> What is expected:
Look through the material below and copy exactly the lines from the line with "What bpy script" to the line with "BEND_STEPS = 12", those two lines included.

╭──

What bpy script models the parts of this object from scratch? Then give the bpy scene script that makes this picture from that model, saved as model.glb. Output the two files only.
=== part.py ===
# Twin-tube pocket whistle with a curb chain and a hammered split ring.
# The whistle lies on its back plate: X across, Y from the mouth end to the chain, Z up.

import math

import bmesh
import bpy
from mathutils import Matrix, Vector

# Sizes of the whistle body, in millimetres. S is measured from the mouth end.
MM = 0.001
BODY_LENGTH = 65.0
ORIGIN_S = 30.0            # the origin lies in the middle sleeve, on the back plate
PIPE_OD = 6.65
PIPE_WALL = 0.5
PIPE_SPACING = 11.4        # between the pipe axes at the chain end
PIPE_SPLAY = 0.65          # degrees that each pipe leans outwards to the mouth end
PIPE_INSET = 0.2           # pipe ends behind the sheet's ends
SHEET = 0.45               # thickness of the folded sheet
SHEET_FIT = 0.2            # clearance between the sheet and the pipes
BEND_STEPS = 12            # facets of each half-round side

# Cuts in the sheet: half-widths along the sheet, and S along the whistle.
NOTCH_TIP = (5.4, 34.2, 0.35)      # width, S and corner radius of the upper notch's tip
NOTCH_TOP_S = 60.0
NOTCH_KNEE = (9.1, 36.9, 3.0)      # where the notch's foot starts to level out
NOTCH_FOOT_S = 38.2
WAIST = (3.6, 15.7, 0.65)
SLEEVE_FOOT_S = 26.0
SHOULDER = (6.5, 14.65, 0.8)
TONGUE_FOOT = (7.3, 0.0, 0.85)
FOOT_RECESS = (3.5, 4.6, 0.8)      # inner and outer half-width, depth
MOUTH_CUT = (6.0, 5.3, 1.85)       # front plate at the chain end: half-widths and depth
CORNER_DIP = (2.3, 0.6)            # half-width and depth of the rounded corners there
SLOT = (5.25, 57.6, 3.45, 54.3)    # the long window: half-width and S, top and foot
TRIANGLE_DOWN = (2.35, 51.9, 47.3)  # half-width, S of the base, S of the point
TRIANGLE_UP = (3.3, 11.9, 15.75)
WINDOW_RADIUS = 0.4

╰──
╭──

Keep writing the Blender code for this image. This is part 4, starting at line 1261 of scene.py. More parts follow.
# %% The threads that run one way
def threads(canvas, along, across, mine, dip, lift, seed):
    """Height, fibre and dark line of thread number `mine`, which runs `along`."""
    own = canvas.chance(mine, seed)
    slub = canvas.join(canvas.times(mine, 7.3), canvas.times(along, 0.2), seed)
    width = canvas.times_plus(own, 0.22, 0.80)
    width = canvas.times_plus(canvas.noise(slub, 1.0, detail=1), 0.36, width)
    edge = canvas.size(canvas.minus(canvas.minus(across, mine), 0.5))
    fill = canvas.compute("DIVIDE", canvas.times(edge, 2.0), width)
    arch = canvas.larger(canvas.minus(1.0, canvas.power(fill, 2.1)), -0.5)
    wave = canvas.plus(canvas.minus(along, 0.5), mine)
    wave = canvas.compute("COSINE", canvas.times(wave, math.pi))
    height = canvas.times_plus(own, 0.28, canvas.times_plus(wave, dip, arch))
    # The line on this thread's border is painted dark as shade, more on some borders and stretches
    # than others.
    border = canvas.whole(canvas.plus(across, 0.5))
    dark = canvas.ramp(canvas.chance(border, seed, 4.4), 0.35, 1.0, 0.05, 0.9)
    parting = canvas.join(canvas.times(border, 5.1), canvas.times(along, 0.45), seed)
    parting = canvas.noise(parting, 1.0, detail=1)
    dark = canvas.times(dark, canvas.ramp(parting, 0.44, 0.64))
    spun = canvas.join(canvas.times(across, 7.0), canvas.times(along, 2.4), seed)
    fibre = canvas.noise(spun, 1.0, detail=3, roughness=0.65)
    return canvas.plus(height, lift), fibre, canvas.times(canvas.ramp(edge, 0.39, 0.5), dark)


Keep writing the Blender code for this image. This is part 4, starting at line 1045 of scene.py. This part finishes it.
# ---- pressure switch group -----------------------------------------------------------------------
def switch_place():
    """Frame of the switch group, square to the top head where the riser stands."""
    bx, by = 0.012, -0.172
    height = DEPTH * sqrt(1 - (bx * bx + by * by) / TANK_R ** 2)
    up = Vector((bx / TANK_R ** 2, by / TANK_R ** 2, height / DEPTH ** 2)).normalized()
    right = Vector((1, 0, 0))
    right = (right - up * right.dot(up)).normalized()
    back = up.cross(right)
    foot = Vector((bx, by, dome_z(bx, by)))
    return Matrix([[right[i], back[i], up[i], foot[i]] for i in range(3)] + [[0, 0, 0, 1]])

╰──

> Task solution:
What bpy script models the parts of this object from scratch? Then give the bpy scene script that makes this picture from that model, saved as model.glb. Output the two files only.
=== part.py ===
# Twin-tube pocket whistle with a curb chain and a hammered split ring.
# The whistle lies on its back plate: X across, Y from the mouth end to the chain, Z up.

import math

import bmesh
import bpy
from mathutils import Matrix, Vector

# Sizes of the whistle body, in millimetres. S is measured from the mouth end.
MM = 0.001
BODY_LENGTH = 65.0
ORIGIN_S = 30.0            # the origin lies in the middle sleeve, on the back plate
PIPE_OD = 6.65
PIPE_WALL = 0.5
PIPE_SPACING = 11.4        # between the pipe axes at the chain end
PIPE_SPLAY = 0.65          # degrees that each pipe leans outwards to the mouth end
PIPE_INSET = 0.2           # pipe ends behind the sheet's ends
SHEET = 0.45               # thickness of the folded sheet
SHEET_FIT = 0.2            # clearance between the sheet and the pipes
BEND_STEPS = 12            # facets of each half-round side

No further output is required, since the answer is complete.